The Adoption Support Agencies (England) and Adoption Agencies (Miscellaneous Amendments) Regulations 2005:


  • There is careful selection of all staff, volunteers and persons on the central list and there is monitoring of such people to help prevent unsuitable people from having the opportunity to harm children and service users.

NOTE: This standard is not relevant in respect of Adoption Support Agencies where the registered provider is an individual and does not have staff or volunteers.


All people working in or for the purposes of the agency, and persons applying to be included on the central list, are interviewed as part of the selection process and have references checked to assess suitability before taking up their duties. Telephone enquiries are made to each referee to verify the written references.


The agency can demonstrate, including from written records, that it consistently follows good recruitment practice, and all applicable current statutory requirements and guidance in the recruitment of staff, volunteers and persons on the central list. This includes Disclosure and Barring Service (DBS) checks. All personnel responsible for recruitment and selection of staff are trained in, understand and operate these good practices.

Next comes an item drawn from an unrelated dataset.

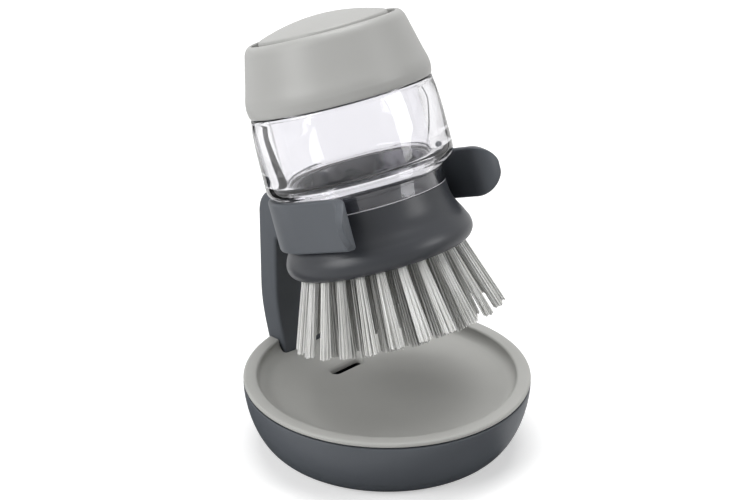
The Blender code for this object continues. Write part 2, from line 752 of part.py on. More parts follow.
def make_bristles(axis):
    """Three rings of tufts, each fused to its slice of the tuft block."""
    rings = zip(TUFT_RING_SHARES, plate_edges())
    for number, ((name, length_share, splay_share), (inner, outer)) in enumerate(rings):
        radius = ring_radius(number)
        length = BRISTLE_LENGTH * length_share
        count = round(math.tau * radius / TUFT_PITCH)
        bm = bmesh.new()
        for tuft in range(count):
            angle = math.tau * tuft / count
            add_tuft(bm, angle, tuft * GOLDEN_ANGLE, radius, length, length * splay_share)
        finish = nylon(f"bristles_{name}_nylon")
        strands = guide(place(f"strands_{name}", bm, finish, axis))
        outline = ring_outline(inner, outer, 0, PLATE_THICKNESS)
        plate = turned(f"bristles_{name}", outline, ROUND_SIDES, finish, axis)
        combine(plate, strands, "UNION")


def make_neck_gasket(axis):
    inner = BOSS_RADIUS + GAP
    outer = inner + NECK_GASKET_WIDTH
    outline = ring_outline(inner, outer, HEAD_HEIGHT - NECK_GASKET_THICKNESS, HEAD_HEIGHT)
    turned("neck_gasket", outline, ROUND_SIDES, rubber("neck_gasket_rubber"), axis)


def make_tank(axis):
    """Clear open-ended cup: threaded mouth, thick wall, shoulder and threaded neck."""
    bore = TANK_RADIUS - TANK_WALL
    mouth_bore = MOUTH_RADIUS - MOUTH_WALL
    shoulder = NECK_TOP + SHOULDER_HEIGHT
    seat = (CAP_BASE_RADIUS, CAP_SEAT)
    widest = (TANK_RADIUS, shoulder + SHOULDER_HEIGHT)
    fillet_top = (bore, shoulder + TANK_FILLET)
    outline = [(mouth_bore, MOUTH_TOP), (MOUTH_RADIUS, MOUTH_TOP), (MOUTH_RADIUS, CAP_SEAT)]
    outline += along(TANK_SIDE_SHARES, seat, widest)
    outline += along(SHOULDER_SHARES, (TANK_RADIUS, shoulder), (NECK_RADIUS, NECK_TOP))
    outline += [(NECK_RADIUS, NECK_BOTTOM), (NECK_BORE, NECK_BOTTOM)]
    outline += along(TANK_FILLET_SHARES, fillet_top, (NECK_BORE, shoulder))[::-1]
    outline += [(bore, CAP_SEAT - MOUTH_WALL), (mouth_bore, CAP_SEAT)]
    turned("tank", outline, BIG_SIDES, clear_plastic("tank_plastic"), axis)


def make_cap_gasket(axis):
    bottom = MOUTH_TOP + GAP
    inner = MOUTH_RADIUS - MOUTH_WALL
    outline = ring_outline(inner, MOUTH_RADIUS, bottom, bottom + CAP_GASKET_THICKNESS)
    turned("cap_gasket", outline, ROUND_SIDES, rubber("cap_gasket_rubber"), axis)


def make_cap(axis):
    """Screw cap: rounded outside, lip, button well with its shelf, threaded skirt inside."""
    shoulder = (CAP_SHOULDER_RADIUS, CAP_TOP - CAP_SHOULDER_DROP)
    belly = (CAP_BELLY_RADIUS, CAP_BOTTOM + CAP_BELLY_Z)
    crown = (WELL_RADIUS + CAP_LIP, CAP_TOP)
    ledge = PUMP_PLATE_TOP + GAP
    shelf_top = SHELF_BOTTOM + WELL_SHELF
    hole = BUTTON_RADIUS + BUTTON_FIT
    room = hole + BUTTON_FLANGE
    outline = [(WELL_RADIUS, CAP_TOP - CAP_LIP / 2)]
    outline += along(CAP_CORNER_SHARES, crown, shoulder)
    outline += along(CAP_SIDE_SHARES, shoulder, belly)[1:]
    outline += [(CAP_BASE_RADIUS, CAP_BOTTOM), (CAP_INNER_RADIUS, CAP_BOTTOM)]
    outline += [(CAP_INNER_RADIUS, ledge), (room, ledge), (room, SHELF_BOTTOM)]
    outline += [(hole, SHELF_BOTTOM), (hole, shelf_top), (WELL_RADIUS, shelf_top)]
    turned("cap_shell", outline, BIG_SIDES, pale_plastic("cap_plastic"), axis)


def make_pump_housing(axis):
    """Plate that closes the tank, with the bellows cup and its ring of air holes."""
    outer = CAP_INNER_RADIUS - PUMP_FIT
    hole = CHECK_STEM_RADIUS + CHECK_FIT
    outline = [(CUP_BORE, PUMP_PLATE_TOP), (outer, PUMP_PLATE_TOP), (outer, PUMP_PLATE_BOTTOM)]
    outline += [(CUP_RADIUS, PUMP_PLATE_BOTTOM), (CUP_RADIUS, CUP_BOTTOM), (hole, CUP_BOTTOM)]
    outline += [(hole, CUP_FLOOR), (CUP_BORE, CUP_FLOOR)]
    housing = turned("pump_housing", outline, ROUND_SIDES, slate_plastic("pump_plastic"), axis)
    ring = (hole + CHECK_RADIUS) / 2
    low = CUP_BOTTOM - OVERRUN
    high = CUP_FLOOR + OVERRUN
    for number in range(AIR_HOLES):
        turn = math.tau * number / AIR_HOLES
        x = ring * math.cos(turn)
        y = ring * math.sin(turn)
        name = f"air_hole_{number}"
        combine(housing, cylinder(name, AIR_HOLE_RADIUS, low, high, x, y, TINY_SIDES, axis))


def make_check_valve(axis):
    """Umbrella under the cup's floor, stem through it and bead above."""
    lip = CUP_BOTTOM - GAP
    bead = CUP_FLOOR + GAP
    outline = [(0, bead + CHECK_BEAD), (CHECK_STEM_RADIUS, bead + CHECK_BEAD)]
    outline += [(CHECK_STEM_RADIUS + CHECK_BEAD, bead), (CHECK_STEM_RADIUS, bead)]
    outline += [(CHECK_STEM_RADIUS, lip), (CHECK_RADIUS, lip)]
    outline += [(CHECK_RADIUS, lip - CHECK_THICKNESS / 2), (0, lip - CHECK_THICKNESS)]
    turned("check_valve", outline, SMALL_SIDES, silicone("check_valve_silicone"), axis)


def make_bellows(axis):
    """Folded silicone tube between the cup's floor and the button."""
    bottom = CUP_FLOOR + GAP
    top = BUTTON_SEAT - GAP
    high = top - BELLOWS_END
    fold = (high - bottom - BELLOWS_END) / BELLOWS_FOLDS
    valley = BELLOWS_RADIUS - BELLOWS_FOLD
    outer = [(BELLOWS_RADIUS, top), (BELLOWS_RADIUS, high)]
    for number in range(BELLOWS_FOLDS):
        here = high - fold * number
        outer += [(valley, here - fold / 2), (BELLOWS_RADIUS, here - fold)]
    outer += [(BELLOWS_RADIUS, bottom)]
    inner = [(radius - BELLOWS_WALL, z) for radius, z in outer]
    finish = silicone("bellows_silicone")
    turned("pump_bellows", outer + inner[::-1], SMALL_SIDES, finish, axis)


def make_spring(axis):
    """One unbroken coil inside the bellows."""
    wire = SPRING_WIRE_RADIUS
    bottom = CUP_FLOOR + GAP + wire
    rise = BUTTON_SEAT - GAP - wire - bottom
    count = SPRING_TURNS * SPRING_POINTS + 1
    curve = bpy.data.curves.new("return_spring", "CURVE")
    curve.dimensions = "3D"
    curve.bevel_depth = wire
    curve.bevel_resolution = 1
    curve.use_fill_caps = True
    spline = curve.splines.new("POLY")
    spline.points.add(count - 1)
    for number, point in enumerate(spline.points):
        share = number / (count - 1)
        turn = math.tau * SPRING_TURNS * share
        x = SPRING_RADIUS * math.cos(turn)
        y = SPRING_RADIUS * math.sin(turn)
        point.co = (x, y, bottom + rise * share, 1)
    print(f"return spring: {(rise / SPRING_TURNS - 2 * wire) / MM:.2f} mm between its curls")
    curve.materials.append(steel("spring_steel"))
    made = bpy.data.objects.new("return_spring", curve)
    made.parent = axis
    bpy.context.collection.objects.link(made)


def dome_z(radius):
    """Height of the button's domed top over a radius."""
    return BUTTON_EDGE_Z + BUTTON_RISE * (1 - (radius / BUTTON_RADIUS) ** 2)


def make_button(axis):
    """Domed button with its skirt, retaining flange, bellows seat and stem."""
    inner = BUTTON_RADIUS - BUTTON_WALL
    flange = BUTTON_RADIUS + BUTTON_FLANGE
    flange_top = BUTTON_BOTTOM + BUTTON_FLANGE_THICKNESS
    seat = BELLOWS_RADIUS + BUTTON_WALL / 2
    stem = SPRING_RADIUS - SPRING_WIRE_RADIUS - STEM_FIT
    stem_end = BUTTON_SEAT - STEM_LENGTH
    dome = [(BUTTON_RADIUS * share, dome_z(BUTTON_RADIUS * share)) for share in DOME_SHARES]
    shell = [(radius, dome_z(radius) - BUTTON_WALL) for radius in (inner, (inner + seat) / 2, seat)]
    rim = BUTTON_RADIUS - BUTTON_EDGE
    outline = dome + [(rim, dome_z(rim)), (BUTTON_RADIUS, BUTTON_EDGE_Z - BUTTON_EDGE)]
    outline += [(BUTTON_RADIUS, flange_top), (flange, flange_top), (flange, BUTTON_BOTTOM)]
    outline += [(inner, BUTTON_BOTTOM)] + shell
    outline += [(seat, BUTTON_SEAT), (stem, BUTTON_SEAT), (stem, stem_end), (0, stem_end)]
    turned("button", outline, ROUND_SIDES, pale_plastic("button_plastic"), axis)


def make_axis():
    """Empty on the brush's axis, at the centre of the head's underside."""
    axis = bpy.data.objects.new("brush_axis", None)
    axis.location = (0, BRUSH_Y, BRUSH_Z)
    axis.rotation_euler = (-LEAN, 0, 0)
    bpy.context.collection.objects.link(axis)
    bpy.context.view_layer.update()
    return axis


def main():
    clear_scene()
    axis = make_axis()
    make_bowl()
    make_pad()
    make_screws()
    make_tray()
    make_post(axis)
    make_head(axis)
    make_slit_valve(axis)
    make_retainer(axis)
    make_bristles(axis)
    make_neck_gasket(axis)
    make_tank(axis)
    make_cap_gasket(axis)
    make_cap(axis)
    make_pump_housing(axis)
    make_check_valve(axis)
    make_bellows(axis)
    make_spring(axis)
    make_button(axis)


main()
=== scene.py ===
"""Palm brush with a clear soap tank, resting in the cradle of its drip stand.

Metres, +Z up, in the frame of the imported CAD. The stand's bowl, pad and tray are turned about Z,
and its post stands at +Y. The brush leans back to the post: its pieces are modelled upright, with
heights from the centre of the head's underside, and lean() tips each one onto the brush's axis.
Outlines are lists of points in millimetres.
"""

import math
import random

import bpy
from mathutils import Matrix, Vector


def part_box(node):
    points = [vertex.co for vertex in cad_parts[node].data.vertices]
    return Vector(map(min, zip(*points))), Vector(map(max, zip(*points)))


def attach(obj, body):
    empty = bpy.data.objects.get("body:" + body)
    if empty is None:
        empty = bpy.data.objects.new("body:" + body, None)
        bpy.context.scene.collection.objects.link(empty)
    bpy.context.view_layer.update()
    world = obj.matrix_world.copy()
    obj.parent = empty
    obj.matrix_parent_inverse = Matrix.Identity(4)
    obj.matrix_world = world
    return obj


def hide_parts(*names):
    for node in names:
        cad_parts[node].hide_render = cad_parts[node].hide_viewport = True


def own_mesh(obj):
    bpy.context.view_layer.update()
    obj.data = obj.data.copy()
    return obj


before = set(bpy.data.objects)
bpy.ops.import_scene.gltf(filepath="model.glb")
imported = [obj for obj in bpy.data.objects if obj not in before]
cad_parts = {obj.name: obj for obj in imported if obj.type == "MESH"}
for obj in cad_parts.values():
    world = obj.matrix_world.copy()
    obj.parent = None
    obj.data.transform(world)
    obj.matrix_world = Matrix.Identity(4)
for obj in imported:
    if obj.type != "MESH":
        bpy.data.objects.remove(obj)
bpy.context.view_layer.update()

# Stand bowl: the dark bowl that catches the drips, injection moulded in slate plastic with a fine
# spark-eroded finish. Its side turns under to a smaller base, with a recess for the pad and two
# countersunk holes for the post's screws.
MM = 0.001
WELD = 0.002 * MM  # points closer together than this become one
SLATE = (0.086, 0.095, 0.108)
BOWL_TOP = 22.4
BOWL_SIDE_TOP = 21.9  # the rounding of the bowl's edge starts here
BOWL_BULGE = 0.59  # 0.5 is a quarter of an ellipse, 1 a straight line


def deselect():
    bpy.ops.object.select_all(action="DESELECT")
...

The agency has a record of the recruitment and suitability checks which have been carried out for staff, volunteers and persons on the central list which includes:

  1. identity checks;
  2. DBS Disclosures, including the level of the Disclosure and the unique reference number (in line with eligibility to obtain such checks);
  3. checks to confirm qualifications which are a requirement and others which are considered by the agency to be relevant;
  4. at least two references, preferably one from a current employer, and where possible a statement from each referee as to their opinion of the person’s suitability to work with children;
  5. checks to confirm the right to work in the UK;
  6. where the person has lived outside of the UK, further checks as are considered appropriate where obtaining a DBS Disclosure is not sufficient to establish suitability to work with children.


The record must show the date on which each check was completed and should show who carried out the check. The DBS Disclosure information must be kept in secure conditions and must be destroyed by secure means as soon as it is no longer needed in line with the DBS Code of Practice. Before the Disclosure is destroyed, records need to be kept as described above.


The agency’s system for recruiting staff and others includes an effective system for reaching decisions as to who is to be appointed and the circumstances in which an application should be refused in relation to staff or others, in the light of any criminal convictions or other concerns about suitability that are declared or discovered through the recruitment process.


There is a whistle-blowing policy which is made known to all staff, volunteers and persons on the central list. This makes it a clear duty for such people to report to an appropriate authority any circumstances within the agency which they consider likely to significantly harm the safety, rights or welfare of any child placed by the service.